France will block access to 35 Russian websites and channels. Media regulator ARCOM has instructed internet providers and search engines to restrict sanctioned Russian media platforms. The measures continue actions taken after the full-scale invasion of Ukraine.
The United States has postponed sanctions against Lukoil for the fourth time, Reuters reports, citing sources and an OFAC document. The delay is attributed to the need to finalize asset sale arrangements, with proceeds to be held in a frozen account under U.S. jurisdiction. The issue was also discussed during talks involving Ukraine, the U.S., and Russia.
Anatoly Chubais filed a lawsuit in Canada seeking to compel the Foreign Ministry to review his request for sanctions removal. He claims he opposed the war and has lived in exile since 2022, but has not received a response since submitting his request in September 2025. Canada sanctioned him in June 2025 under the so-called “List of 50” individuals associated with Putin’s inner circle.
Viktor Orbán may unblock the EU’s €90 billion loan to Ukraine in exchange for approval of a €16 billion defense loan for Hungary under the SAFE program, Politico reports. Sources suggest Budapest is leveraging its veto power, including by raising concerns over the Druzhba pipeline. Brussels is exploring legal mechanisms to bypass the blockade.
The EU’s 20th sanctions package against Russia has been agreed upon by 25 member states but remains blocked by Hungary and Slovakia. As a result, the package was not placed on the Coreper agenda this week or in early March, delaying final approval.

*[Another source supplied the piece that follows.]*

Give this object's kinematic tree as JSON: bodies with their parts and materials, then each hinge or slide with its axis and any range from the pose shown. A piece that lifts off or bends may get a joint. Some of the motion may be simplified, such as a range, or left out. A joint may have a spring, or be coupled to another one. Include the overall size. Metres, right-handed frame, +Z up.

3️⃣ Sanctions Violations and Evasion
Russians are purchasing real estate near military facilities across Europe, The Telegraph reports, citing Western intelligence sources. The properties include houses, warehouses, and land near airbases, ports, and critical infrastructure, potentially used for espionage and “grey zone” operations. Some countries have tightened restrictions, but there is no EU-wide ban.
Russian companies circumvented sanctions worth over $8 billion through offshore structures in British Overseas Territories, according to Transparency International Russia. Intermediaries in the British Virgin Islands, Bermuda, and the Cayman Islands helped obscure oil trade and other transactions. Analysts highlight transparency gaps that enabled sanctions evasion.
Russia’s civil aviation sector faces heightened risks due to sanctions, spare parts shortages, and an aging fleet, Ukraine’s Foreign Intelligence Service reports. Up to 339 aircraft could be withdrawn by 2030, with some foreign-built planes maintained through parallel imports and dismantling for parts. Intelligence officials warn of increasing operational risks and declining passenger capacity.
A businessman in Hamburg is under investigation for importing Russian goods worth over €4 million in violation of sanctions, Spiegel reports. Authorities conducted searches at three companies, seized documents, confiscated two luxury vehicles, and froze €3.5 million in assets. German authorities continue to uncover schemes circumventing EU import restrictions.
EU Special Envoy David O’Sullivan visited Bishkek to discuss risks of sanctions evasion through Kyrgyzstan. Approximately 80 goods — primarily dual-use items — are under scrutiny for potential re-export to Russia, alongside financial and crypto channels. The EU warned it may impose restrictions on specific companies if evidence of circumvention is confirmed.
The Grand Hotel Europe in St. Petersburg, owned by LVMH through Belmond, continued servicing sanctioned Russian companies after 2022, Reuters reports. Clients reportedly included Rostec, Rosneft, Sovcomflot, and several banks, with payments totaling hundreds of thousands of dollars. Despite LVMH’s retail exit from Russia, the hotel’s financial performance improved during the war.
Swiss regulator FINMA revoked the license of MBaer Merchant Bank and initiated liquidation proceedings after U.S. allegations of money laundering, including for Viktor Medvedchuk and Serhiy Kurchenko. U.S. authorities stated the bank served sanctioned clients and facilitated sanctions evasion. Investigations showed most of its assets were linked to high-risk clients.
Belgium detained the tanker Ethera near Ostend, identifying it as part of Russia’s shadow fleet. The vessel, flying under the Guinean flag, was listed under EU and U.S. sanctions and suspected of transporting Russian oil in violation of restrictions. The operation was conducted with French support.
4️⃣ Ukraine’s Sanctions Policy
President Volodymyr Zelenskyy, by Decree No. 161/2026, imposed sanctions on 29 Russian propagandists and 15 organizations involved in justifying the war against Ukraine. Those targeted include authors of propaganda textbooks, promoters of the “Russkiy Mir” ideology, and representatives of occupation administrations engaged in historical falsification and cultural asset theft. The Presidential Office described the move as a response to cultural colonization as part of hybrid aggression.
The Ministry of Justice filed a lawsuit with the High Anti-Corruption Court seeking sanctions against Oleh Tsaryov, a former MP and ex-“speaker” of the so-called “Novorossiya,” convicted of undermining Ukraine’s territorial integrity. The claim seeks the confiscation of assets held indirectly through relatives, including 21 land plots, real estate, and corporate rights.
Ukraine imposed sanctions on 10 Russian transport and logistics companies and postal operators operating in occupied territories. The measures target entities supporting Russian military logistics, exploiting seized Ukrposhta infrastructure, and facilitating parallel imports of dual-use goods, including electronics and drones.